Provided material:
--- start ---
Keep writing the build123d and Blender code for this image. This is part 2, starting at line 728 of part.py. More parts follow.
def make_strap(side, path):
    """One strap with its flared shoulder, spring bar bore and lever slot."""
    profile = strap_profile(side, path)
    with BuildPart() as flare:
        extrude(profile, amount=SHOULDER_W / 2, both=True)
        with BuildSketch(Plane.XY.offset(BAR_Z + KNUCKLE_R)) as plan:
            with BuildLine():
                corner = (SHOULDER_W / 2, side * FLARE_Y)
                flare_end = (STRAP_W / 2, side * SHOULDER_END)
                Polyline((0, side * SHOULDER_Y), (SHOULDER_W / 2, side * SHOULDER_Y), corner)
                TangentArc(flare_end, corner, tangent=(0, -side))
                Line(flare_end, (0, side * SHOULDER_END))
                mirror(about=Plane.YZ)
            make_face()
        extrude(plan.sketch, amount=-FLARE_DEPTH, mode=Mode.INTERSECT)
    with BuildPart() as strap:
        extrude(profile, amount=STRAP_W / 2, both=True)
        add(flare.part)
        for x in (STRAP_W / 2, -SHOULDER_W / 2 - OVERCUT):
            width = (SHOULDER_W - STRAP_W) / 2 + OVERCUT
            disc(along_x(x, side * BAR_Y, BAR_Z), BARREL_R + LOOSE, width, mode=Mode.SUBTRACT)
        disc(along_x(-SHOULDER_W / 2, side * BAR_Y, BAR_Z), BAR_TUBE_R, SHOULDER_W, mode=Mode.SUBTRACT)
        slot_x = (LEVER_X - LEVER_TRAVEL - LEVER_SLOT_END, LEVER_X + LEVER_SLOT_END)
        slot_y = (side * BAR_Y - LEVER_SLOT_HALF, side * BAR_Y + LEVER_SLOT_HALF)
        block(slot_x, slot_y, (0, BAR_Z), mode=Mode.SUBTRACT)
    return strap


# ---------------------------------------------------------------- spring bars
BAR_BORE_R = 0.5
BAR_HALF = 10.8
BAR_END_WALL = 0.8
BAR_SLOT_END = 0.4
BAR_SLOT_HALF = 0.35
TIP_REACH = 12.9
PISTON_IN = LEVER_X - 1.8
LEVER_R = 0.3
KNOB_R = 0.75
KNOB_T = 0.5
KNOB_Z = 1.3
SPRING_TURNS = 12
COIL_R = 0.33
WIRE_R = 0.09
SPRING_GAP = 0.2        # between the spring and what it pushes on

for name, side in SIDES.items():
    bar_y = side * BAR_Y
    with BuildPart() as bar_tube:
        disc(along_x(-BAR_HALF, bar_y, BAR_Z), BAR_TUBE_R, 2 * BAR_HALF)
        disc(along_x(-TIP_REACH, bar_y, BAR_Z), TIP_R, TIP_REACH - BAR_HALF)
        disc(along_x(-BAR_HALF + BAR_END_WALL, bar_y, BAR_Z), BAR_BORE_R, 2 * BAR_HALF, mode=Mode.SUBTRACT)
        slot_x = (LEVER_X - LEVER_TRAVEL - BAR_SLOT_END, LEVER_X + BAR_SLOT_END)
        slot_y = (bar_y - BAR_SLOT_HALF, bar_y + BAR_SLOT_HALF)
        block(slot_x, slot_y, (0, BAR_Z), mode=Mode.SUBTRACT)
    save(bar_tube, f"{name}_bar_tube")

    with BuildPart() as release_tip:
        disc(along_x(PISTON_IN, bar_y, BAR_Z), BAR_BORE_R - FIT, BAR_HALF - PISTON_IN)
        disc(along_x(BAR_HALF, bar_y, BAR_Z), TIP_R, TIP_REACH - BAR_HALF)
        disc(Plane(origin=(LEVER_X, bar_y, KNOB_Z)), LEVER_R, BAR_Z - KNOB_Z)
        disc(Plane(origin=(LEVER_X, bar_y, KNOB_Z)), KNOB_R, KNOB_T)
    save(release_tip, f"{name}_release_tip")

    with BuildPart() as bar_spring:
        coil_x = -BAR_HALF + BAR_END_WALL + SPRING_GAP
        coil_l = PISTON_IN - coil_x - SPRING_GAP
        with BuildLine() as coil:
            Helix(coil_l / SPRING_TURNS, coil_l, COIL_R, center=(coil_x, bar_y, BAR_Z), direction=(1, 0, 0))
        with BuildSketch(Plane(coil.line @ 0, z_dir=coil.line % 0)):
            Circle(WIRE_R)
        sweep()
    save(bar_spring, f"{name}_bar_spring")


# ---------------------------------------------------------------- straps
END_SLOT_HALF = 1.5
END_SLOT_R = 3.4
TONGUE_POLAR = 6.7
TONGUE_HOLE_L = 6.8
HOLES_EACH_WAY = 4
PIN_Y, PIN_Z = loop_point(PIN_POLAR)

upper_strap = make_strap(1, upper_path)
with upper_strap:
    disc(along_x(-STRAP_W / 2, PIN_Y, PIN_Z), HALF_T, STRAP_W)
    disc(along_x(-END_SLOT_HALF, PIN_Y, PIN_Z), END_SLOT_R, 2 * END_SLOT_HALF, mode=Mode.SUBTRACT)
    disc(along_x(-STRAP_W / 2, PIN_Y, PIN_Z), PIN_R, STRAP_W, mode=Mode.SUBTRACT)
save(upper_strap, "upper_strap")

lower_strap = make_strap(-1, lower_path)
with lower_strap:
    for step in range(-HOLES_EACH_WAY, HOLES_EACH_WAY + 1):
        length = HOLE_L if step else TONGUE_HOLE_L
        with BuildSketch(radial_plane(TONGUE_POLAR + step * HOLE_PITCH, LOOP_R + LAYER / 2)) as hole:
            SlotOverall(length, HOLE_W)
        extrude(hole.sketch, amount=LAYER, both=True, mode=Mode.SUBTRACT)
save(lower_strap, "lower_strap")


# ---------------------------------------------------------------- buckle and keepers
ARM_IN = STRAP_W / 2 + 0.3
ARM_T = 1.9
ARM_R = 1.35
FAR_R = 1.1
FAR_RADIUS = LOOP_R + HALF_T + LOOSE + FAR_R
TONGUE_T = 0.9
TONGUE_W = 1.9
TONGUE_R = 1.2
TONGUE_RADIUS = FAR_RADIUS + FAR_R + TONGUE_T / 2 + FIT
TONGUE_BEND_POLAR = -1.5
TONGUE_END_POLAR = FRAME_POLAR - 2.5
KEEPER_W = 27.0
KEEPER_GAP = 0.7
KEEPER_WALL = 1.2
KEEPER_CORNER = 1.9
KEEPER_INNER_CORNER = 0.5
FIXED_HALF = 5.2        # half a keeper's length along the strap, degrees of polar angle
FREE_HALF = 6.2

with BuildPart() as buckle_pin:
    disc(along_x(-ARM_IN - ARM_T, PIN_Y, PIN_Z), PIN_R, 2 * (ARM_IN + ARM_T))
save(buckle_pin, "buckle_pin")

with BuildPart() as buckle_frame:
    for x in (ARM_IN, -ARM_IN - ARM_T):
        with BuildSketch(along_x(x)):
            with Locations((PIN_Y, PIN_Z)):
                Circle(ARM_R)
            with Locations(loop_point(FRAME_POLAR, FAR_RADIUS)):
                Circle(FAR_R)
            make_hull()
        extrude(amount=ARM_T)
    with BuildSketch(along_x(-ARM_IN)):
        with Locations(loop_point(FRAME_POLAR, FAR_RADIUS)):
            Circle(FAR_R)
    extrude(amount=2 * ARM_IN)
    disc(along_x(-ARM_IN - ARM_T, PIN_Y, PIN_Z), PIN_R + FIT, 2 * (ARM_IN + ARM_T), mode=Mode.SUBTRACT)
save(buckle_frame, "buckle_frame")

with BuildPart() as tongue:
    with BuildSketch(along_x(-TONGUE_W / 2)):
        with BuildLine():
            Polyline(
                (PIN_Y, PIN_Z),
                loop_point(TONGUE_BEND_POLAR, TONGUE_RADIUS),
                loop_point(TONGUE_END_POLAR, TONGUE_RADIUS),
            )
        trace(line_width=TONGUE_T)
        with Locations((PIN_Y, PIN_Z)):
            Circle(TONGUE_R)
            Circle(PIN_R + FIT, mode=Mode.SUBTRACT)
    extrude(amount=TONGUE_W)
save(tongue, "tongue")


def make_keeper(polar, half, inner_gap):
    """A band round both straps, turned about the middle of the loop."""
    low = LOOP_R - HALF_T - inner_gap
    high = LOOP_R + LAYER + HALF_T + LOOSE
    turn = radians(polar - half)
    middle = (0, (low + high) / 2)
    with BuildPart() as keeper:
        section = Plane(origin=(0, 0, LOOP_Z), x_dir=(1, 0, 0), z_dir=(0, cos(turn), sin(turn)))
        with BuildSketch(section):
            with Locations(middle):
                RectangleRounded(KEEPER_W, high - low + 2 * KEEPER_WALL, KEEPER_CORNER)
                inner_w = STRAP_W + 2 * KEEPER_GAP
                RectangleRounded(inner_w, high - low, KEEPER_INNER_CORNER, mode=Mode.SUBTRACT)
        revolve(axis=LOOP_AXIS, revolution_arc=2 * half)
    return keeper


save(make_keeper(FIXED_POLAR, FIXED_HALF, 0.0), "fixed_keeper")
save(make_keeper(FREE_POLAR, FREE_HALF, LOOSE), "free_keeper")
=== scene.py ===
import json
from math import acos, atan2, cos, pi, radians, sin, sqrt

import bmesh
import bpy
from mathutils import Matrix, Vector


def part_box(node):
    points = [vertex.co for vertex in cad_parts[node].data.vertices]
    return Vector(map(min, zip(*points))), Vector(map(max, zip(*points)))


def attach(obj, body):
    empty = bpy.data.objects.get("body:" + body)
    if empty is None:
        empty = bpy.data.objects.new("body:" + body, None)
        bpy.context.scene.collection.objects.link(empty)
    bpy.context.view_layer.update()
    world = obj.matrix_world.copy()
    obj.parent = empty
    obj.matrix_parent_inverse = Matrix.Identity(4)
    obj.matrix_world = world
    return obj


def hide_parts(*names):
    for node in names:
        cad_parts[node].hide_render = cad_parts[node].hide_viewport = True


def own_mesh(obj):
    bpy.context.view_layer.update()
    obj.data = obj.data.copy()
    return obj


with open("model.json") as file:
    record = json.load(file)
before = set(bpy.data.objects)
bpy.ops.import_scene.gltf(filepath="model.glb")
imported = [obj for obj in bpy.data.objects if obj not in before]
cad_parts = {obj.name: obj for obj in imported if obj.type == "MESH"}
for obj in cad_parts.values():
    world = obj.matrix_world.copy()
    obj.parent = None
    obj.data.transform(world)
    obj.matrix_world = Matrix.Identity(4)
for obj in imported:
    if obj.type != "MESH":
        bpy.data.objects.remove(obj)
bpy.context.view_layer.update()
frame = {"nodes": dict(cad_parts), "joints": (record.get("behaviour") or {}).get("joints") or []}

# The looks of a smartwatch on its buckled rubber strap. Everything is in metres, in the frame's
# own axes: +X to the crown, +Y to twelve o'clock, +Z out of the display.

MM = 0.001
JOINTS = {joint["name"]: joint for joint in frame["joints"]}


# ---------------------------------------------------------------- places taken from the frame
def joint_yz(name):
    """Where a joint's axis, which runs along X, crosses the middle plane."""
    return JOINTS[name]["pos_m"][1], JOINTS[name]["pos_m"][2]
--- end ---
Written task:
Starting at the line that contains "middle = (0, (low + high) / 2)" and ending at the line that contains "if empty is", repeat each line exactly, both ends included, and nothing else.

Written solution:
    middle = (0, (low + high) / 2)
    with BuildPart() as keeper:
        section = Plane(origin=(0, 0, LOOP_Z), x_dir=(1, 0, 0), z_dir=(0, cos(turn), sin(turn)))
        with BuildSketch(section):
            with Locations(middle):
                RectangleRounded(KEEPER_W, high - low + 2 * KEEPER_WALL, KEEPER_CORNER)
                inner_w = STRAP_W + 2 * KEEPER_GAP
                RectangleRounded(inner_w, high - low, KEEPER_INNER_CORNER, mode=Mode.SUBTRACT)
        revolve(axis=LOOP_AXIS, revolution_arc=2 * half)
    return keeper


save(make_keeper(FIXED_POLAR, FIXED_HALF, 0.0), "fixed_keeper")
save(make_keeper(FREE_POLAR, FREE_HALF, LOOSE), "free_keeper")
=== scene.py ===
import json
from math import acos, atan2, cos, pi, radians, sin, sqrt

import bmesh
import bpy
from mathutils import Matrix, Vector


def part_box(node):
    points = [vertex.co for vertex in cad_parts[node].data.vertices]
    return Vector(map(min, zip(*points))), Vector(map(max, zip(*points)))


def attach(obj, body):
    empty = bpy.data.objects.get("body:" + body)
    if empty is None:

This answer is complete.